Important sections of the labor movement have already signed new wage agreements, some (as the steel workers) for as, long as two years. But there are great sections of the labor movement which have not yet signed a new agreement. And, in any case, the agreement signed in steel and auto cannot stand for long: the price and wage situation will not permit it. The issue must necessarily rise again even in these industries before the year is out.
 

A Plan of Action

It would “be the worst kind of folly for labor to submit to the artificially contrived formula of a 15-cent wage increase. It is not enough. It is unwarranted. It is strangulating, as other wage patterns have been. (In passing, we note that the industrial lords of this nation who howled that wage demands cannot be dealt with on a national basis when the CIO, in the famous Nathan Report, proposed a 30-cent wage increase, because it presumably did not take into consideration the ability of different industries to pay, are now mighty anxious to establish a general wage pattern.)

Much else enters into a comprehensive program on prices. We have, for example, omitted one essential part of any real price-program; A RISING SCALE OF WAGES, OR ESCALATOR CLAUSE, so that wages can keep pace with prices. It is our purpose here to outline only the nature of the approach: mass action as against reliance on the profiteers and their agents in government. We wish, however, to end with a proposal that we have raised in connection with various of the problems that confront labor, notably the anti-labor drive.
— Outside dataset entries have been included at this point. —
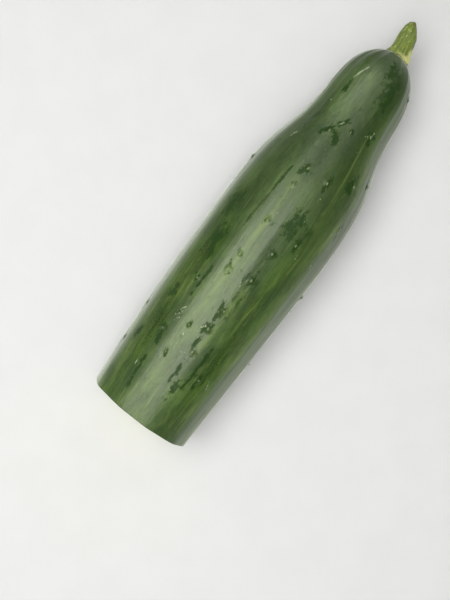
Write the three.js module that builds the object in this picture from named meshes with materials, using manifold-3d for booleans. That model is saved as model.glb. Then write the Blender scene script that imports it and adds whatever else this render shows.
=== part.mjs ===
// The stem end of a garden cucumber, cut square across the middle and lying on its side.
// Millimetres, +Z up. +X runs from the cut face towards the stem, and the fruit rests on a narrow flat
// along its underside. The origin is the middle of the whole piece, on the surface it lies on.
//
// The fruit is one solid: ten soft ribs, a thick middle, a narrow neck and a round shoulder, with rows of
// warts along it and three chambers of seeds in the cut face. The stem is a short ridged stalk.

import * as THREE from "three";
import { mergeVertices } from "three/addons/utils/BufferGeometryUtils.js";
import Module from "manifold-3d";

const wasm = await Module();
wasm.setup();

// Fruit, measured along its axis from the cut face
const FRUIT_LENGTH = 181.8;
const CUT_RADIUS = 23.05;
const BELLY_RADIUS = 26.0;
const BELLY_AT = 92;
const BELLY_FULLNESS = 0.6;
const NECK_DROP = 9.2;
const NECK_AT = 133;
const NECK_SPREAD = 8;
const SHOULDER_AT = 156;
const SHOULDER_END = 183;
const SHOULDER_POWER = 2.4;

// Lie of the fruit: a slight sideways bend, a drooping neck, and a flat pressed into the underside
const BEND = 1.0;
const BEND_SPAN = 135;
const BEND_SHIFT = -0.3;
const NECK_DROOP = 2.4;
const FLAT_DEPTH = 0.55;

// Ribs, the first at an angle from straight up towards +Y
const RIBS = 10;
const FIRST_RIB_DEGREES = 22;
const RIB_HEIGHT = 0.27;
const NECK_RIB_SHARE = 0.4;

// Cut face: a little askew, with three seed chambers sunk into it
const CUT_SLOPE = 0.0435;
const CUT_SLOPE_FADES = 26;
const CHAMBERS = 3;
const CHAMBER_RADIUS = 9.4;
const CHAMBER_LOBE = 0.24;
const CHAMBER_DEPTH = 0.5;
const CHAMBER_EDGE = 1.6;
const CHAMBER_TURN = THREE.MathUtils.degToRad(14);

// Seeds: an outer and an inner pair in each chamber, spread and leaning by radians to both sides
const SEED_LENGTH = 4.6;
const SEED_WIDTH = 1.9;
const SEED_HEIGHT = 0.45;
const SEED_PAIRS = [
  { radius: 6.3, spread: 0.2, lean: 0.32, size: 1 },
  { radius: 3.9, spread: 0.62, lean: 0.5, size: 0.72 },
];

// Warts: low blunt cones, their tip and foot radius as shares of their width
const WART_HEIGHT = 0.45;
const WART_ROOT = 0.8;
const WART_TIP = 0.24;
const WART_FOOT = 0.62;

// Warts that the upper side shows: distance from the cut, degrees from straight up, width
const SEEN_WARTS = [
  [22, 77, 1.9],
  [39, 78, 2.0],
  [113, 79, 2.0],
  [28, 13, 1.5],
  [42, 10, 1.6],
  [45, 24, 1.7],
  [59, 30, 1.9],
  [68.5, 12, 2.2],
  [76, 11, 1.5],
  [93, 9, 1.9],
  [110, 9, 1.6],
  [118.5, 7, 2.6],
  [137, 14, 2.2],
  [141, -7, 1.6],
  [145, -33, 2.3],
  [118, -15, 2.6],
  [111.5, -18, 1.6],
  [91, -25, 2.0],
  [83, -12, 2.4],
  [70, -11, 2.6],
  [54, -8, 2.2],
  [45, -6, 2.4],
  [34, -7, 2.0],
  [17, -11, 2.0],
  [26, -29, 2.0],
  [35, 29, 1.9],
  [124, -41, 2.0],
  [107, -56, 2.0],
  [129, -67, 1.9],
  [77, -84, 2.2],
  [169, -72, 2.2],
];

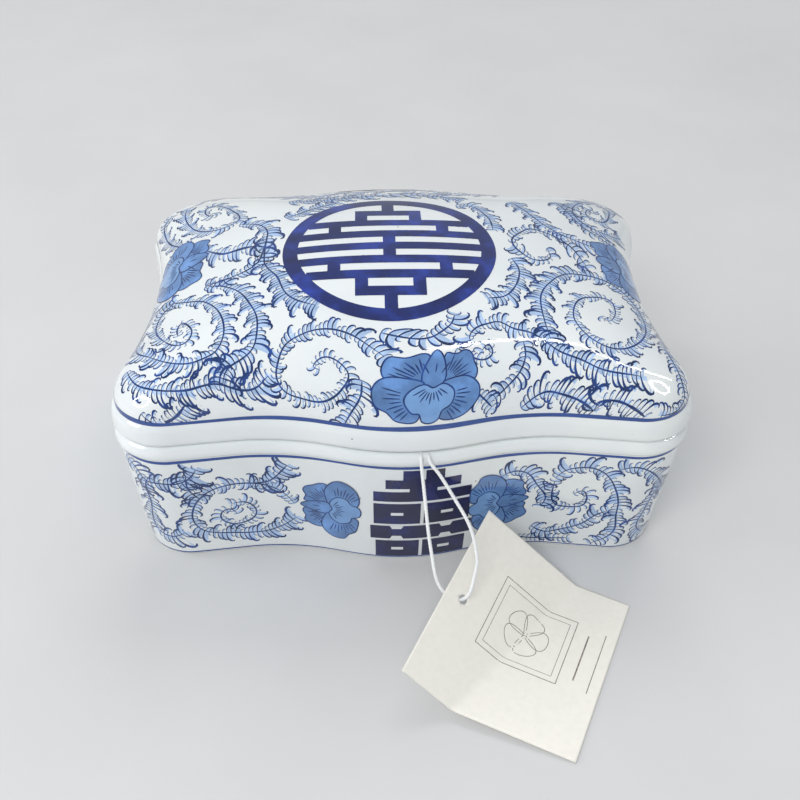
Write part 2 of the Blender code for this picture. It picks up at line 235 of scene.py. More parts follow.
def dome_ring(share, inset, height, rise):
    """A ring of the dome: share is 1 at the shoulder and falls to 0 at the crown."""
    angle = np.arctan2(PLAN[:, 1] / DEPTH, PLAN[:, 0] / WIDTH)
    across, along = np.cos(angle), np.sin(angle)
    thinner = inset - SHOULDER_INSET
    soft = DOME_SOFTNESS * np.column_stack([
        (WIDTH / 2 - thinner) * np.sign(across) * abs(across) ** DOME_CORNERS,
        (DEPTH / 2 - thinner) * np.sign(along) * abs(along) ** DOME_CORNERS])
    blend = share ** DOME_BLEND
    flat = share * (outline(inset) * blend + soft * (1 - blend))
    top = height + rise * (1 - share ** DOME_FALL) ** (1 / DOME_ROUND)
    return np.column_stack([flat, np.full(AROUND, top)])


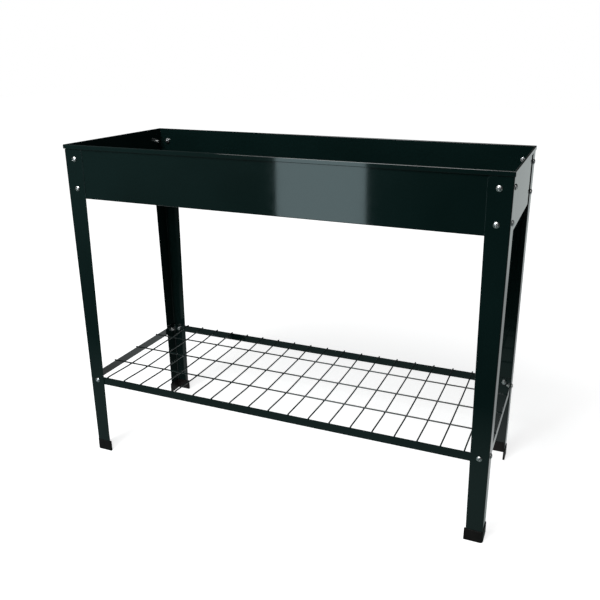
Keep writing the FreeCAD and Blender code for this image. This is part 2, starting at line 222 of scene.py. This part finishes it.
def make_piece(name, build, material, nodes):
    """Mesh object from a function that fills a bmesh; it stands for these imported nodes."""
    bm = bmesh.new()
    build(bm)
    bmesh.ops.recalc_face_normals(bm, faces=bm.faces)
    mesh = bpy.data.meshes.new(name)
    bm.to_mesh(mesh)
    bm.free()
    mesh.shade_smooth()
    mesh.set_sharp_from_angle(angle=SHARP_ANGLE)
    mesh.materials.append(material)
    piece = bpy.data.objects.new(name, mesh)
    bpy.context.scene.collection.objects.link(piece)
    flatten = piece.modifiers.new("flat_faces_stay_flat", "WEIGHTED_NORMAL")
    flatten.keep_sharp = True
    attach(piece, "root")
    if nodes:
        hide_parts(*nodes)


def loft(bm, loops, closed=False):
    """Skin over a row of loops with equal numbers of points; closed joins the last to the first."""
    rings = [[bm.verts.new(point) for point in loop] for loop in loops]
    followers = rings[1:] + rings[:1] if closed else rings[1:]
    for near, far in zip(rings, followers):
        for i in range(len(near)):
            j = (i + 1) % len(near)
            bm.faces.new((near[i], near[j], far[j], far[i]))
    if not closed:
        bm.faces.new(rings[0][::-1])
        bm.faces.new(rings[-1])


def ripple(x, y, seed):
    """Smooth unevenness between about -1 and 1; x and y are lengths times waves per metre."""
    return noise.noise(Vector((x, y, seed * SEED_SPACING)))


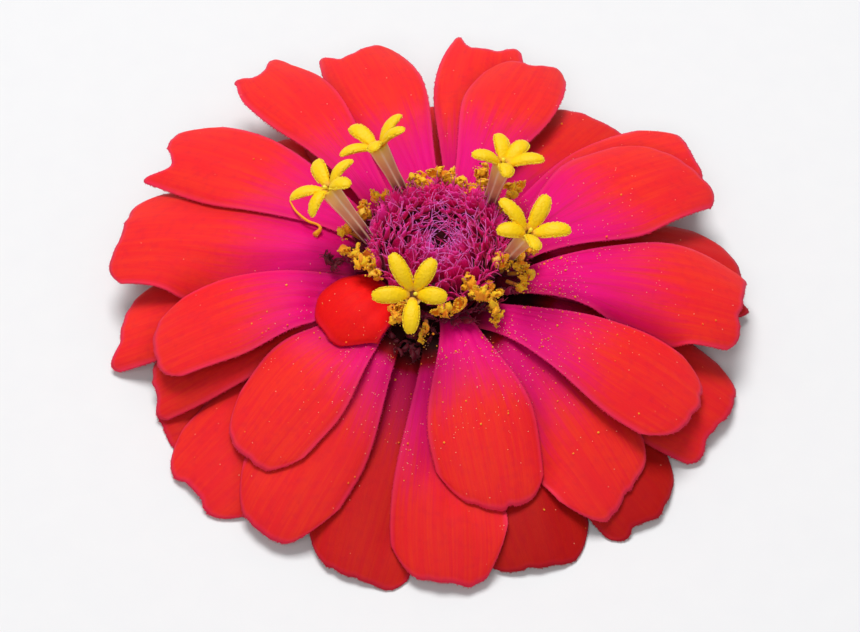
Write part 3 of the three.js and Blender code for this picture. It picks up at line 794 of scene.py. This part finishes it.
floretForm = {
    "footWide": 0.62, "waist": 0.74, "mouthWide": 1.04, "lip": 0.86, "ribs": 6, "ribHeight": 0.08,
    "ribSharpness": 8, "sides": 64,
    "rows": 30, "throatDepth": 0.9, "sink": 0.7, "styleWide": 0.13, "styleLong": 1.3, "styleLean": 0.3,
    "lobeWide": 0.76, "lobeThick": 0.44, "lobeRows": 22, "lobeSides": 18, "lobeStart": 0.45,
    "lobeDrop": 0.25, "bow": 0.95, "lobeNeck": 0.48, "lobeWidest": 0.55, "lobeBluntness": 2.4,
    "beads": 90, "beadSize": (0.06, 0.095), "beadSpan": (0.2, 0.985), "beadScatter": 0.16,
}
openFlorets = [
    {"foot": (-3.9, 7, 13.9), "mouth": (-6.3, 9, 18.6), "lobes": [
        (165, 3.9, 1.25), (115, 3.9, 1.0), (262, 3.8, 1.75), (330, 3.9, 1.0), (50, 3.3, 1.0)]},
    {"foot": (-7.5, 1.1, 13.7), "mouth": (-11.3, 2.9, 19.3), "lobes": [
        (220, 3.9, 1.25), (150, 3.8, 0.3), (85, 3.6, 0), (305, 3.9, 1.0), (350, 3.5, -0.75)]},
    {"foot": (5.3, 5.2, 13.9), "mouth": (6.75, 6.2, 19.2), "lobes": [
        (334, 3.9, 0.5), (285, 3.6, 1.0), (60, 3.6, 0.4), (235, 3.9, 1.4), (142, 3.4, 0.9)]},
    {"foot": (7.1, -1.8, 13.8), "mouth": (9.1, -2.7, 19), "lobes": [
        (75, 4.4, 0.5), (5, 4.0, 1.6), (125, 3.6, 0.1), (300, 4.0, 1.5), (195, 3.6, 3.0)]},
    {"foot": (-2.4, -7, 13.7), "mouth": (-2.5, -10.3, 18.9), "lobes": [
        (120, 4.5, 0.6), (60, 4.0, 0.6), (185, 4.1, 0.6), (355, 3.4, 0.6), (267, 4.0, 0.6)]},
]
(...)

With a labor movement conscious of the need for action and of its own strength, and speaking plainly its intention to throw its organized forces into the fight on every front, one action, however limited in immediate scope, can serve for many purposes. We are confident that a forthright declaration of labor militancy on one issue will spell victory on other issues, and that it will rally to the side of labor the great mass of people whose interests on prices and other matters are essentially the same as labor’s.